— START OF THE RECORDS —

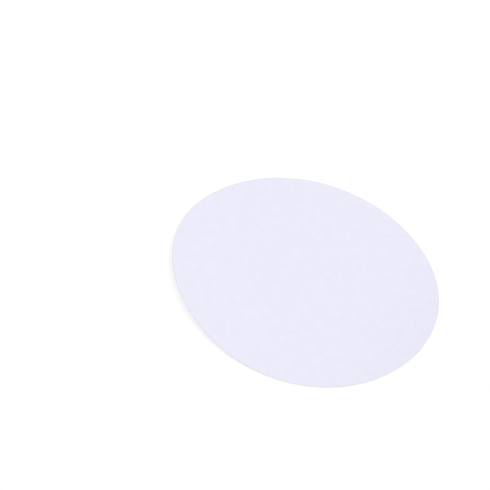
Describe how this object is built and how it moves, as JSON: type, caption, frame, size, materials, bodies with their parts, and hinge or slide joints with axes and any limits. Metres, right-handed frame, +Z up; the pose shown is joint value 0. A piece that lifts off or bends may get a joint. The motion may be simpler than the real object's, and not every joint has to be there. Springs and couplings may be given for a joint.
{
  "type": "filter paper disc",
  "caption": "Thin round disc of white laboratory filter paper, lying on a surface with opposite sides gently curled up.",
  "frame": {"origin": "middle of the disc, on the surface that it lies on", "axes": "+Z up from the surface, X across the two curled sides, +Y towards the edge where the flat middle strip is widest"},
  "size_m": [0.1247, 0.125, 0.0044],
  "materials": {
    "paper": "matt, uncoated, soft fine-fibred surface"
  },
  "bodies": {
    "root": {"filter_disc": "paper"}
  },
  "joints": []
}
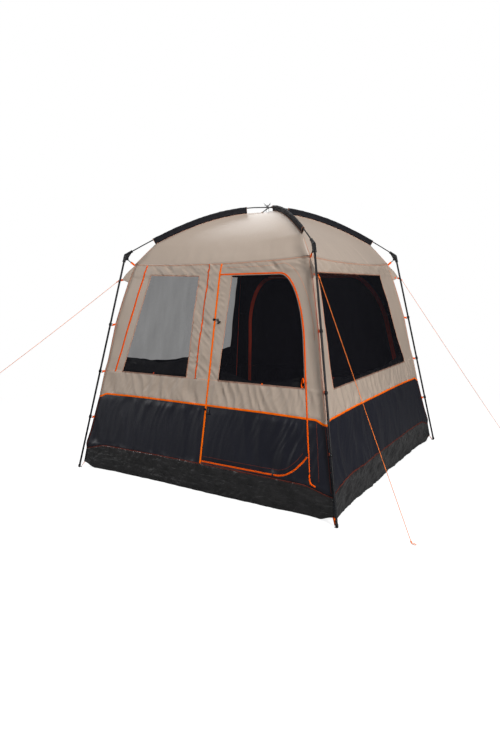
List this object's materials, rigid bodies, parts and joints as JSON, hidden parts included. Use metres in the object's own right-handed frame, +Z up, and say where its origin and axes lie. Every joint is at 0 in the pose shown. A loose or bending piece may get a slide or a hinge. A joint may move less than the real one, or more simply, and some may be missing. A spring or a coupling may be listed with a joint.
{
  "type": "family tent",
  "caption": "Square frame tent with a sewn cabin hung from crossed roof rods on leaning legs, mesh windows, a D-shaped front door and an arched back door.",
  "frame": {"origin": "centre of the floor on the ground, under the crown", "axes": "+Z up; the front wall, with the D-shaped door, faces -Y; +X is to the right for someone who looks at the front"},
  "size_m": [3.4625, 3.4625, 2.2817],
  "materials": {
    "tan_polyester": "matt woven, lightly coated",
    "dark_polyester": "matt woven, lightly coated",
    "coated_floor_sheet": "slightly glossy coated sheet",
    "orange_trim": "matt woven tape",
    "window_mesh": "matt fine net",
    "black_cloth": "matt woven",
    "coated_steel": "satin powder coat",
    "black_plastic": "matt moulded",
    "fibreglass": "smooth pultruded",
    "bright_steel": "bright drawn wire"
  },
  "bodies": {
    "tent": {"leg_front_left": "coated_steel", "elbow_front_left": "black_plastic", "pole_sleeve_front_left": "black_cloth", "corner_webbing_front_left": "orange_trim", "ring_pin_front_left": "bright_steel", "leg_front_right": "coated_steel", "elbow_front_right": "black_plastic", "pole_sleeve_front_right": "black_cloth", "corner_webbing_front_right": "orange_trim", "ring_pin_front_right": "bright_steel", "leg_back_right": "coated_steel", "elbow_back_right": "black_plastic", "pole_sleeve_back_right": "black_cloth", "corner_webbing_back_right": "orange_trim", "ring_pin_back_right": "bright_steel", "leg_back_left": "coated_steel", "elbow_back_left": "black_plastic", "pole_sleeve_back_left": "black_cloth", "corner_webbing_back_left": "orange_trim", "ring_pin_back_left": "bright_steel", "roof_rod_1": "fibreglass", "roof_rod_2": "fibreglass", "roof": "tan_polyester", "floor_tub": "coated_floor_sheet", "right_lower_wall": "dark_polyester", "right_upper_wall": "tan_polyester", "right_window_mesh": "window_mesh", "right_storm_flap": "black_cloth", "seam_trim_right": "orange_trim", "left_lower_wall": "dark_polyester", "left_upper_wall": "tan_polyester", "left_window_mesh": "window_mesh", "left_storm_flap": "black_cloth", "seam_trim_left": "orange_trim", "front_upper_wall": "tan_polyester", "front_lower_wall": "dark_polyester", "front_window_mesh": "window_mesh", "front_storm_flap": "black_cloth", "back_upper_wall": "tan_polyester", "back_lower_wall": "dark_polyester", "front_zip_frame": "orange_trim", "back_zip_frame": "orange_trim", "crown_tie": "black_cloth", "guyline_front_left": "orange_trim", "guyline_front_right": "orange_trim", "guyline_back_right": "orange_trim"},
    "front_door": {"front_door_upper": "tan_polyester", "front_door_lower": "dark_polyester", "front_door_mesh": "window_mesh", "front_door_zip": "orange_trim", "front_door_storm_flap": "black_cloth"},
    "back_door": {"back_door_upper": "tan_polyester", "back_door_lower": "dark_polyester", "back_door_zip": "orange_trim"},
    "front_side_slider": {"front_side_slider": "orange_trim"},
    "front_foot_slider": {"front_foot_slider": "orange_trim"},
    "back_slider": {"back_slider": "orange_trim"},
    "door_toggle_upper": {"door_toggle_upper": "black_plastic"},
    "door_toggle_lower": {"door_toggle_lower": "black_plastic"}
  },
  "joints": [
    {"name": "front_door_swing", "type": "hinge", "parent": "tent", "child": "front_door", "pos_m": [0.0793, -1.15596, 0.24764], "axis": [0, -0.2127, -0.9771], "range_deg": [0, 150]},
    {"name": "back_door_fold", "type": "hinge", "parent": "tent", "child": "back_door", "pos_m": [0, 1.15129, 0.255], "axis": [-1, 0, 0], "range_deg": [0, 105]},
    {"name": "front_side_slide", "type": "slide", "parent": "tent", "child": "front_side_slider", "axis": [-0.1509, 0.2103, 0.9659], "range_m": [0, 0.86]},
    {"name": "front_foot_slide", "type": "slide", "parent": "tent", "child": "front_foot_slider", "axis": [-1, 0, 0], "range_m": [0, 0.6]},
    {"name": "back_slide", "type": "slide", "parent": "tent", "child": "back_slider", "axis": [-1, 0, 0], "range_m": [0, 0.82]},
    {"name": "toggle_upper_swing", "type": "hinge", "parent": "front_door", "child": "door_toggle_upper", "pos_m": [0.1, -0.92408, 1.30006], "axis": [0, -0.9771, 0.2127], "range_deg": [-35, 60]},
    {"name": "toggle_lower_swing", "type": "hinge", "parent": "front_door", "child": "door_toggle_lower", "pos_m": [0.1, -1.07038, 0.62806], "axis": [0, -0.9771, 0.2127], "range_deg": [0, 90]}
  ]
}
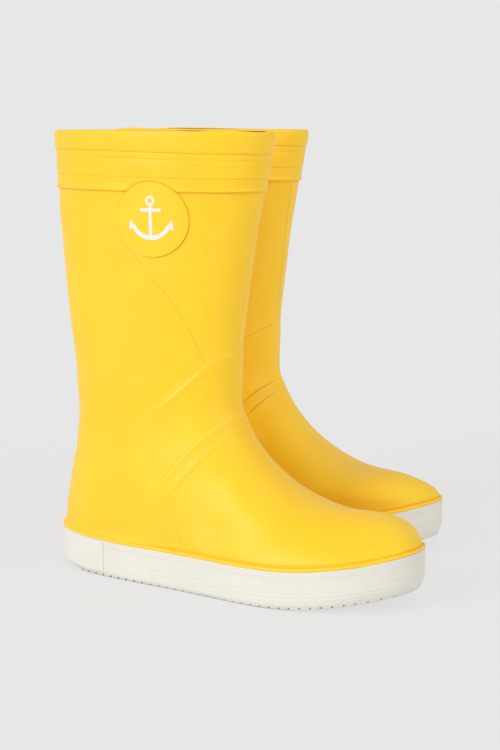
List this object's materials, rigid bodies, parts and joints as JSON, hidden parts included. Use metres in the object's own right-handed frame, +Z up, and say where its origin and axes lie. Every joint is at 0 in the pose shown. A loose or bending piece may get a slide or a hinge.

— END OF THE RECORDS —

Set every line of the listing down word for word.

◆ OUTPUT BELOW ◆
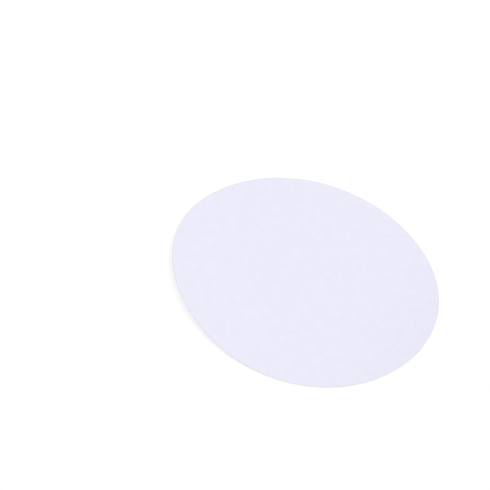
Describe how this object is built and how it moves, as JSON: type, caption, frame, size, materials, bodies with their parts, and hinge or slide joints with axes and any limits. Metres, right-handed frame, +Z up; the pose shown is joint value 0. A piece that lifts off or bends may get a joint. The motion may be simpler than the real object's, and not every joint has to be there. Springs and couplings may be given for a joint.
{
  "type": "filter paper disc",
  "caption": "Thin round disc of white laboratory filter paper, lying on a surface with opposite sides gently curled up.",
  "frame": {"origin": "middle of the disc, on the surface that it lies on", "axes": "+Z up from the surface, X across the two curled sides, +Y towards the edge where the flat middle strip is widest"},
  "size_m": [0.1247, 0.125, 0.0044],
  "materials": {
    "paper": "matt, uncoated, soft fine-fibred surface"
  },
  "bodies": {
    "root": {"filter_disc": "paper"}
  },
  "joints": []
}
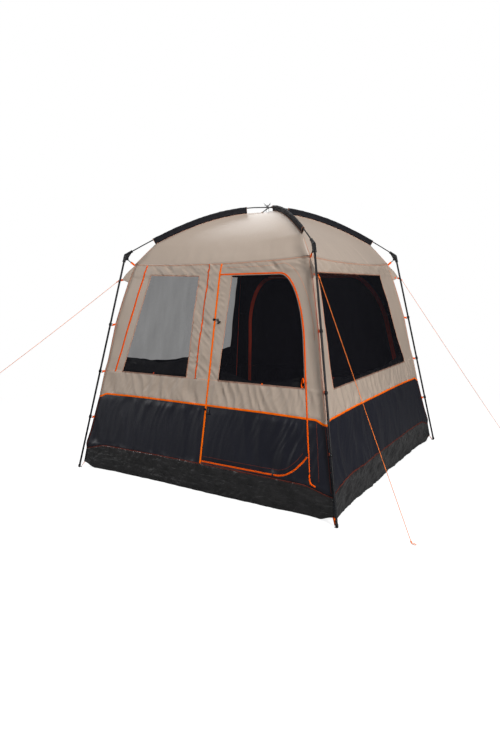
List this object's materials, rigid bodies, parts and joints as JSON, hidden parts included. Use metres in the object's own right-handed frame, +Z up, and say where its origin and axes lie. Every joint is at 0 in the pose shown. A loose or bending piece may get a slide or a hinge. A joint may move less than the real one, or more simply, and some may be missing. A spring or a coupling may be listed with a joint.
{
  "type": "family tent",
  "caption": "Square frame tent with a sewn cabin hung from crossed roof rods on leaning legs, mesh windows, a D-shaped front door and an arched back door.",
  "frame": {"origin": "centre of the floor on the ground, under the crown", "axes": "+Z up; the front wall, with the D-shaped door, faces -Y; +X is to the right for someone who looks at the front"},
  "size_m": [3.4625, 3.4625, 2.2817],
  "materials": {
    "tan_polyester": "matt woven, lightly coated",
    "dark_polyester": "matt woven, lightly coated",
    "coated_floor_sheet": "slightly glossy coated sheet",
    "orange_trim": "matt woven tape",
    "window_mesh": "matt fine net",
    "black_cloth": "matt woven",
    "coated_steel": "satin powder coat",
    "black_plastic": "matt moulded",
    "fibreglass": "smooth pultruded",
    "bright_steel": "bright drawn wire"
  },
  "bodies": {
    "tent": {"leg_front_left": "coated_steel", "elbow_front_left": "black_plastic", "pole_sleeve_front_left": "black_cloth", "corner_webbing_front_left": "orange_trim", "ring_pin_front_left": "bright_steel", "leg_front_right": "coated_steel", "elbow_front_right": "black_plastic", "pole_sleeve_front_right": "black_cloth", "corner_webbing_front_right": "orange_trim", "ring_pin_front_right": "bright_steel", "leg_back_right": "coated_steel", "elbow_back_right": "black_plastic", "pole_sleeve_back_right": "black_cloth", "corner_webbing_back_right": "orange_trim", "ring_pin_back_right": "bright_steel", "leg_back_left": "coated_steel", "elbow_back_left": "black_plastic", "pole_sleeve_back_left": "black_cloth", "corner_webbing_back_left": "orange_trim", "ring_pin_back_left": "bright_steel", "roof_rod_1": "fibreglass", "roof_rod_2": "fibreglass", "roof": "tan_polyester", "floor_tub": "coated_floor_sheet", "right_lower_wall": "dark_polyester", "right_upper_wall": "tan_polyester", "right_window_mesh": "window_mesh", "right_storm_flap": "black_cloth", "seam_trim_right": "orange_trim", "left_lower_wall": "dark_polyester", "left_upper_wall": "tan_polyester", "left_window_mesh": "window_mesh", "left_storm_flap": "black_cloth", "seam_trim_left": "orange_trim", "front_upper_wall": "tan_polyester", "front_lower_wall": "dark_polyester", "front_window_mesh": "window_mesh", "front_storm_flap": "black_cloth", "back_upper_wall": "tan_polyester", "back_lower_wall": "dark_polyester", "front_zip_frame": "orange_trim", "back_zip_frame": "orange_trim", "crown_tie": "black_cloth", "guyline_front_left": "orange_trim", "guyline_front_right": "orange_trim", "guyline_back_right": "orange_trim"},
    "front_door": {"front_door_upper": "tan_polyester", "front_door_lower": "dark_polyester", "front_door_mesh": "window_mesh", "front_door_zip": "orange_trim", "front_door_storm_flap": "black_cloth"},
    "back_door": {"back_door_upper": "tan_polyester", "back_door_lower": "dark_polyester", "back_door_zip": "orange_trim"},
    "front_side_slider": {"front_side_slider": "orange_trim"},
    "front_foot_slider": {"front_foot_slider": "orange_trim"},
    "back_slider": {"back_slider": "orange_trim"},
    "door_toggle_upper": {"door_toggle_upper": "black_plastic"},
    "door_toggle_lower": {"door_toggle_lower": "black_plastic"}
  },
  "joints": [
    {"name": "front_door_swing", "type": "hinge", "parent": "tent", "child": "front_door", "pos_m": [0.0793, -1.15596, 0.24764], "axis": [0, -0.2127, -0.9771], "range_deg": [0, 150]},
    {"name": "back_door_fold", "type": "hinge", "parent": "tent", "child": "back_door", "pos_m": [0, 1.15129, 0.255], "axis": [-1, 0, 0], "range_deg": [0, 105]},
    {"name": "front_side_slide", "type": "slide", "parent": "tent", "child": "front_side_slider", "axis": [-0.1509, 0.2103, 0.9659], "range_m": [0, 0.86]},
    {"name": "front_foot_slide", "type": "slide", "parent": "tent", "child": "front_foot_slider", "axis": [-1, 0, 0], "range_m": [0, 0.6]},
    {"name": "back_slide", "type": "slide", "parent": "tent", "child": "back_slider", "axis": [-1, 0, 0], "range_m": [0, 0.82]},
    {"name": "toggle_upper_swing", "type": "hinge", "parent": "front_door", "child": "door_toggle_upper", "pos_m": [0.1, -0.92408, 1.30006], "axis": [0, -0.9771, 0.2127], "range_deg": [-35, 60]},
    {"name": "toggle_lower_swing", "type": "hinge", "parent": "front_door", "child": "door_toggle_lower", "pos_m": [0.1, -1.07038, 0.62806], "axis": [0, -0.9771, 0.2127], "range_deg": [0, 90]}
  ]
}
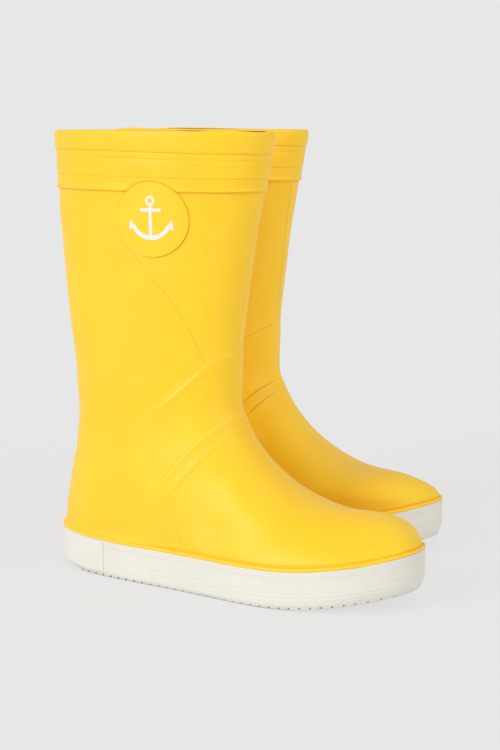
List this object's materials, rigid bodies, parts and joints as JSON, hidden parts included. Use metres in the object's own right-handed frame, +Z up, and say where its origin and axes lie. Every joint is at 0 in the pose shown. A loose or bending piece may get a slide or a hinge.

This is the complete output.